• [Your task] Starting at the line that contains "translate([fold_x, fold_y]) circle(fold_r - sheet_t);", reproduce each line exactly up to and including the line that contains "obj.matrix_parent_inverse = Matrix.Identity(4)". Reproduce nothing else.

• [Data section]
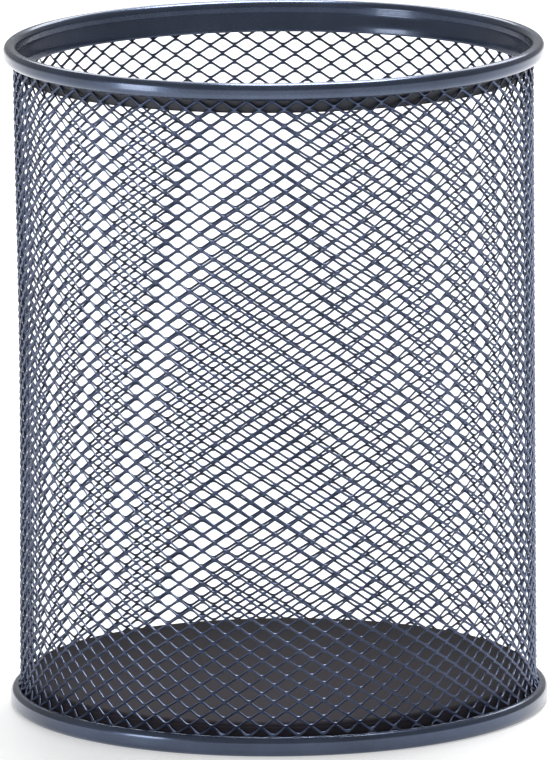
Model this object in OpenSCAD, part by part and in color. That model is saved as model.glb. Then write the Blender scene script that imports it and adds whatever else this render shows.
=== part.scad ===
// Round pen holder cup made of expanded steel mesh.
//
// Three pieces, as they come off the tools:
//   mesh_sleeve  expanded mesh rolled into a tube, both edges bent outwards
//   top_rim      steel strip curled over the mesh's upper edge
//   base_pan     pressed dish whose rolled edge holds the mesh's lower edge
// Origin on the table, at the middle of the base. +Z up, millimetres.

/* [Cup] */
// Outside diameter over the rolled beads
cup_d = 80; // [70:0.5:110]
// Overall height, from the table to the top of the rim
cup_h = 99.5; // [60:0.5:140]

/* [Steel] */
// Thickness of the sheet in the rim and in the base pan
sheet_t = 0.4; // [0.3:0.05:0.5]
// Thickness of the expanded mesh across its tilted strands
mesh_t = 0.75; // [0.5:0.05:0.8]
// Clearance left between the mesh and the sheet that holds it
fit_gap = 0.04; // [0.02:0.01:0.1]

/* [Rolled beads] */
// Width of a bead, measured along the radius
bead_w = 2; // [1.9:0.05:2.4]
// How far a bead stands out beyond the mesh
bead_proud = 1.55; // [1.3:0.05:1.7]
// Height of the bead on the top rim
top_bead_h = 2.6; // [2.4:0.1:3.4]
// Height of the bead round the base
base_bead_h = 3; // [2.4:0.1:3.4]
// Width of the flat land that the cup stands on
land_w = 0.8; // [0.4:0.1:1]

/* [Top rim] */
// Depth of the collar inside the mesh, from the top of the rim
collar_h = 4.45; // [4:0.05:8]

/* [Base pan] */
// Height of the floor's upper face above the table
floor_h = 4.7; // [4.7:0.05:8]
// Outer radius of the fold between the floor and the skirt
fold_r = 0.8; // [0.6:0.05:0.8]

/* [Hidden] */
$fn = 180;

paint = [0.24, 0.27, 0.34];
paint_dark = [0.20, 0.21, 0.25];
eps = 0.01;

// Radii, from the outside inwards
cup_r = cup_d / 2;
bead_r = bead_w / 2;
bead_mid = cup_r - bead_r;
bead_ri = cup_r - bead_w;
sleeve_ro = cup_r - bead_proud;
sleeve_ri = sleeve_ro - mesh_t;
collar_ro = sleeve_ri - fit_gap;
collar_ri = collar_ro - sheet_t;
tuck_ri = bead_ri + sheet_t + fit_gap;

// Below a bead, the wall steps inwards to the collar over this stretch
step_top = 0.7;
step_foot = 0.5;
// The mesh's bent edge runs this far up into the hollow of a bead
tuck_h = 0.5;
// Drop of the base bead's round bottom that leaves the flat land
land_cut = bead_r - sqrt(bead_r * bead_r - land_w * land_w / 4);

// Section of a bead: two half circles with a straight stretch between.
// Its crest is at y = 0, and it hangs down from there.
module bead_outline(bead_h, inset = 0) {
    r = bead_r - inset;
    drop = bead_h - bead_w;
    translate([bead_mid, -bead_r]) circle(r);
    translate([bead_mid, -bead_r - drop]) circle(r);
    translate([bead_mid - r, -bead_r - drop]) square([2 * r, drop]);
}

// The wall inside the mesh: down the bead's inner side, in along the
// step, and straight down as the collar, as far as wall_h below the crest.
module wall_outline(bead_h, wall_h) {
    step_y = -bead_h + step_top;
    foot_y = -bead_h - step_foot;
    polygon([
        [bead_ri, -bead_r],
        [bead_ri, step_y],
        [collar_ri, foot_y],
        [collar_ri, -wall_h],
        [collar_ro, -wall_h],
        [collar_ro, foot_y],
        [bead_ri + sheet_t, step_y],
        [bead_ri + sheet_t, -bead_r]
    ]);
}

// Path of the mesh's inner face at an edge, from the straight wall, out
// along the step and up into the bead. y is measured from the crest.
function edge_path(bead_h) = [
    [sleeve_ri, -bead_h - step_foot],
    [tuck_ri, -bead_h + step_top],
    [tuck_ri, -bead_h + step_top + tuck_h]
];

// Closed outline between a path and the same path moved outwards
function thicken(path, width) = concat(
    path,
    [for (i = [len(path) - 1:-1:0]) path[i] + [width, 0]]
);

// Space that the curl leaves free for the mesh, with clearance all round
module mesh_slot(bead_h, gap) {
    path = edge_path(bead_h);
    low = [path[0][0], path[0][1] - 1];
    high = path[2] + [0, gap];
    slot = concat([low], path, [high]);
    translate([-gap, 0]) polygon(thicken(slot, mesh_t + 2 * gap));
}

// One edge rolled from sheet: a hollow bead, open where the mesh enters,
// and the wall that backs the mesh.
module rolled_edge(bead_h, wall_h) {
    difference() {
        bead_outline(bead_h);
        bead_outline(bead_h, sheet_t);
        mesh_slot(bead_h, fit_gap);
    }
    wall_outline(bead_h, wall_h);
}

// Turns a section that hangs from the rim's crest over, for the base
module at_base() {
    translate([0, -land_cut]) mirror([0, 1]) children();
}

// Floor of the pan, with the fold that joins it to the skirt
module floor_outline() {
    fold_x = collar_ro - fold_r;
    fold_y = floor_h - fold_r;
    translate([0, floor_h - sheet_t]) square([fold_x + eps, sheet_t]);
    intersection() {
        difference() {
            translate([fold_x, fold_y]) circle(fold_r);
            translate([fold_x, fold_y]) circle(fold_r - sheet_t);
        }
        translate([fold_x, fold_y]) square(fold_r);
    }
}

// Expanded mesh, drawn as one shell of the mesh's overall thickness
module mesh_sleeve() {
    rim_edge = edge_path(top_bead_h);
    base_edge = edge_path(base_bead_h);
    inner = concat(
        [for (i = [2:-1:0]) [base_edge[i][0], -land_cut - base_edge[i][1]]],
        [for (p = rim_edge) [p[0], cup_h + p[1]]]
    );
    color(paint)
    rotate_extrude() polygon(thicken(inner, mesh_t));
}

// Rim strip: collar inside the mesh, curl over its upper edge
module top_rim() {
    color(paint)
    rotate_extrude() translate([0, cup_h]) rolled_edge(top_bead_h, collar_h);
}

// Base pan: raised floor, skirt inside the mesh, bead below its edge
module base_pan() {
    skirt_h = floor_h - fold_r + land_cut + eps;
    color(paint_dark)
    rotate_extrude() {
        intersection() {
            at_base() rolled_edge(base_bead_h, skirt_h);
            square([cup_d, cup_h]);
        }
        floor_outline();
    }
}

mesh_sleeve();
top_rim();
base_pan();
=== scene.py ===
# %% [markdown]
# # A pen cup of expanded steel mesh
#
# The real cup is three pieces of thin steel. A strip of expanded mesh is rolled into a tube. A
# narrow strip is curled over the tube's upper edge as a rim. A pressed dish closes the bottom, and
# its rolled edge holds the mesh. Nothing moves.
#
# The CAD model fixes every size. This lesson draws the same three pieces again with the detail
# that a plain shell leaves out: every opening of the mesh, the curl of each rolled edge, and the
# lacquer. Each piece is a surface worked out with numpy and handed to Blender in one go.

# %% The frame
import math

import bpy
import numpy as np
from mathutils import Matrix, Vector


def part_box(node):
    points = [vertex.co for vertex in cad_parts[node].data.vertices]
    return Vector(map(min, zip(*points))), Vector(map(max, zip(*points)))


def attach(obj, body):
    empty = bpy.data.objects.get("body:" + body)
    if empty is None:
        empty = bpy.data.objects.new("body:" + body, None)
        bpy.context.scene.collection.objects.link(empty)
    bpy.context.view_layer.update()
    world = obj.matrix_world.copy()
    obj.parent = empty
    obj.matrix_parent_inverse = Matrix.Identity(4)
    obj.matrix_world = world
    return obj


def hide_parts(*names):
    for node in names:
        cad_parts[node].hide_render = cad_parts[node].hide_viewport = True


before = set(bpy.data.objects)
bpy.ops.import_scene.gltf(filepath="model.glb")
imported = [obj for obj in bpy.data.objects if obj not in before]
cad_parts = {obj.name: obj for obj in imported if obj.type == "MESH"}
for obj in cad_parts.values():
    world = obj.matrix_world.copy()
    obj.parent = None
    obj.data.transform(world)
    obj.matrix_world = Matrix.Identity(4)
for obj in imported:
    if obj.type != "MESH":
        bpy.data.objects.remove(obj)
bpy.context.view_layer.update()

# %% [markdown]
# ## Sizes
#
# Everything is in metres. The lengths that the CAD model fixes are read from its boxes: the cup's
# radius, its height, the reach of the mesh and the height of the pan's floor. The few that a box
# cannot tell, such as the thickness of the sheet, are named here once.

# %% Sizes of the cup
MM = 0.001
rim_low, rim_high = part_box("top_rim")
pan_low, pan_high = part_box("base_pan")
mesh_low, mesh_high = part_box("mesh_sleeve")

cup_radius = rim_high.x
cup_top = rim_high.z
pan_floor = pan_high.z
collar_foot = rim_low.z
SHEET = 0.4 * MM
BEAD_RADIUS = 1.0 * MM
TOP_BEAD_HEIGHT = 2.6 * MM
BASE_BEAD_HEIGHT = 3.0 * MM
BASE_BEAD_SINK = 0.083 * MM
bead_mid = cup_radius - BEAD_RADIUS
collar_mid = cup_radius - 2.54 * MM
mesh_mid = cup_radius - 1.86 * MM
print("cup radius", round(cup_radius, 4), "height", round(cup_top, 4), "floor at", round(pan_floor, 4))

# %% [markdown]
# ## The camera
#
# Seen from far away through a long lens, the sides of a small cup stay parallel. The camera stands
# 1.8 m from the cup and 0.38 m above the table, and looks down by 10.7 degrees. It is turned by half
# a degree about its own axis, as a hand-levelled tripod often is. Its three axes are written out,
# and they become the columns of its matrix.

# %% The camera
CAMERA_DISTANCE = 1.8
CAMERA_HEIGHT_ANGLE = math.radians(10.647)
LOOK_DOWN = math.radians(10.694)
CAMERA_ROLL = math.radians(-0.491)
CAMERA_ASIDE = -0.254 * MM
AIM_HEIGHT = 50 * MM
LENS = 574.7
SENSOR_WIDTH = 36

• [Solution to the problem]
            translate([fold_x, fold_y]) circle(fold_r - sheet_t);
        }
        translate([fold_x, fold_y]) square(fold_r);
    }
}

// Expanded mesh, drawn as one shell of the mesh's overall thickness
module mesh_sleeve() {
    rim_edge = edge_path(top_bead_h);
    base_edge = edge_path(base_bead_h);
    inner = concat(
        [for (i = [2:-1:0]) [base_edge[i][0], -land_cut - base_edge[i][1]]],
        [for (p = rim_edge) [p[0], cup_h + p[1]]]
    );
    color(paint)
    rotate_extrude() polygon(thicken(inner, mesh_t));
}

// Rim strip: collar inside the mesh, curl over its upper edge
module top_rim() {
    color(paint)
    rotate_extrude() translate([0, cup_h]) rolled_edge(top_bead_h, collar_h);
}

// Base pan: raised floor, skirt inside the mesh, bead below its edge
module base_pan() {
    skirt_h = floor_h - fold_r + land_cut + eps;
    color(paint_dark)
    rotate_extrude() {
        intersection() {
            at_base() rolled_edge(base_bead_h, skirt_h);
            square([cup_d, cup_h]);
        }
        floor_outline();
    }
}

mesh_sleeve();
top_rim();
base_pan();
=== scene.py ===
# %% [markdown]
# # A pen cup of expanded steel mesh
#
# The real cup is three pieces of thin steel. A strip of expanded mesh is rolled into a tube. A
# narrow strip is curled over the tube's upper edge as a rim. A pressed dish closes the bottom, and
# its rolled edge holds the mesh. Nothing moves.
#
# The CAD model fixes every size. This lesson draws the same three pieces again with the detail
# that a plain shell leaves out: every opening of the mesh, the curl of each rolled edge, and the
# lacquer. Each piece is a surface worked out with numpy and handed to Blender in one go.

# %% The frame
import math

import bpy
import numpy as np
from mathutils import Matrix, Vector


def part_box(node):
    points = [vertex.co for vertex in cad_parts[node].data.vertices]
    return Vector(map(min, zip(*points))), Vector(map(max, zip(*points)))


def attach(obj, body):
    empty = bpy.data.objects.get("body:" + body)
    if empty is None:
        empty = bpy.data.objects.new("body:" + body, None)
        bpy.context.scene.collection.objects.link(empty)
    bpy.context.view_layer.update()
    world = obj.matrix_world.copy()
    obj.parent = empty
    obj.matrix_parent_inverse = Matrix.Identity(4)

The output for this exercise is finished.